Wie Europas Parlamentarier sich um die Pflege eines Dogmas sorgen

Von Kurt Pätzold *

Die Menschen haben ihre Feier- und Gedenktage, die familiären, und die ihnen als Staatsbürger empfohlenen, verordneten oder zugestandenen. Besonders beliebt sind die bezahlten arbeitsfreien. Zu dieser Kategorie wird jedoch jener nicht gehören, um den es hier geht: Eine Gruppe von Personen und Persönlichkeiten, zu der Vaclav Havel und auch der später zum deutschen Staatsoberhaupt gekürte Joachim Gauck gehörten, hatte auf einem von Tschechiens Regierung am 2. Juni 2008 in Prag einberufenen Treffen den Vorschlag unterbreitet, den 23. August allen Europäern zu einem gemeinsamen Gedenktag zu machen.
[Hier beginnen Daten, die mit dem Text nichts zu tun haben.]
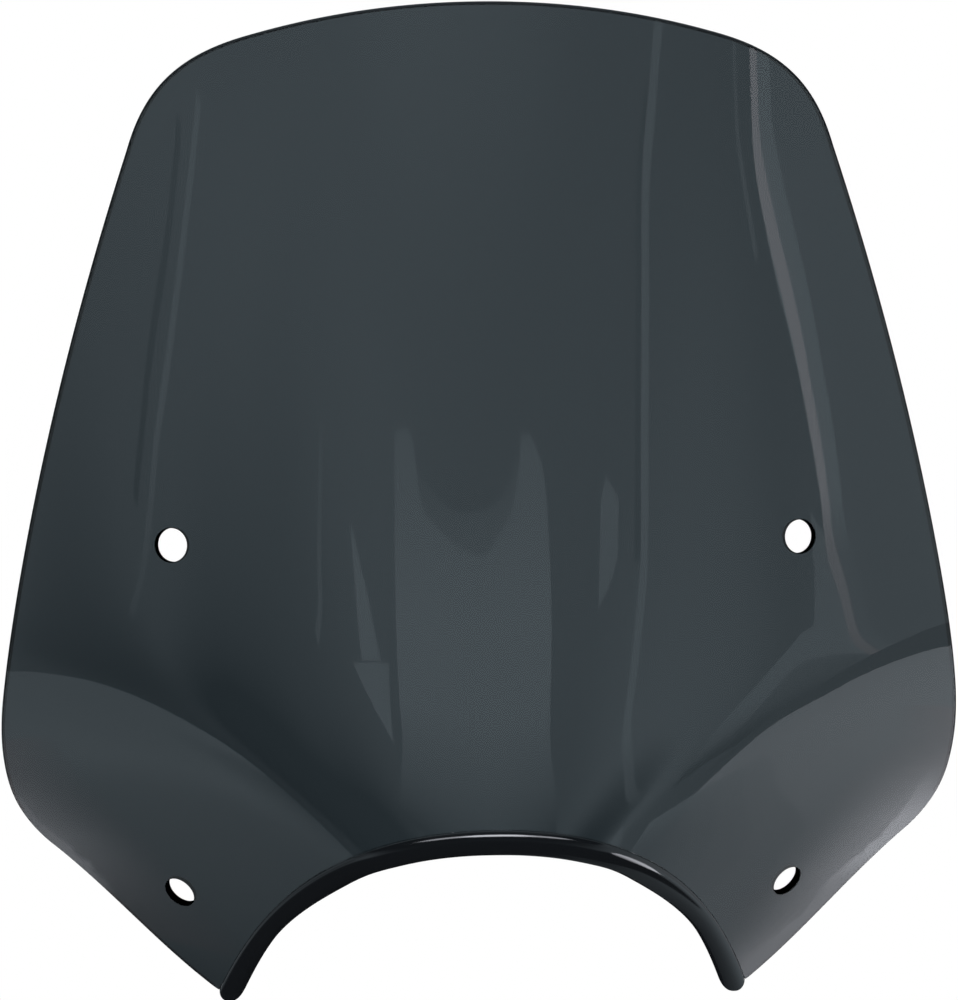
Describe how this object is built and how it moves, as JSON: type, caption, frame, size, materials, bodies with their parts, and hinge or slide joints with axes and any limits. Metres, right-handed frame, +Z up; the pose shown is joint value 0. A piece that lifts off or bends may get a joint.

Das Europa-Parlament in Straßburg hat noch im gleichen Jahr, am 23. September, mit 533 Ja- gegen 44 Nein-Stimmen (bei 33 Enthaltungen) der Europäischen Kommission und dem Ministerrat in Brüssel sowie den Regierungen aller Mitgliedstaaten vorgeschlagen, diesen Tag, »der in Würde und unparteiisch begangen werden soll«, zum kontinentweiten Gedenktag für die Opfer aller totalitären und autoritären Regime, von Stalinismus und Nazismus, auszurufen, eine gesamteuropäische Gedenkstätte für die Opfer errichten zu lassen und weitere Anstrengungen zur Popularisierung der Totalitarismusdoktrin auch finanziell zu fördern.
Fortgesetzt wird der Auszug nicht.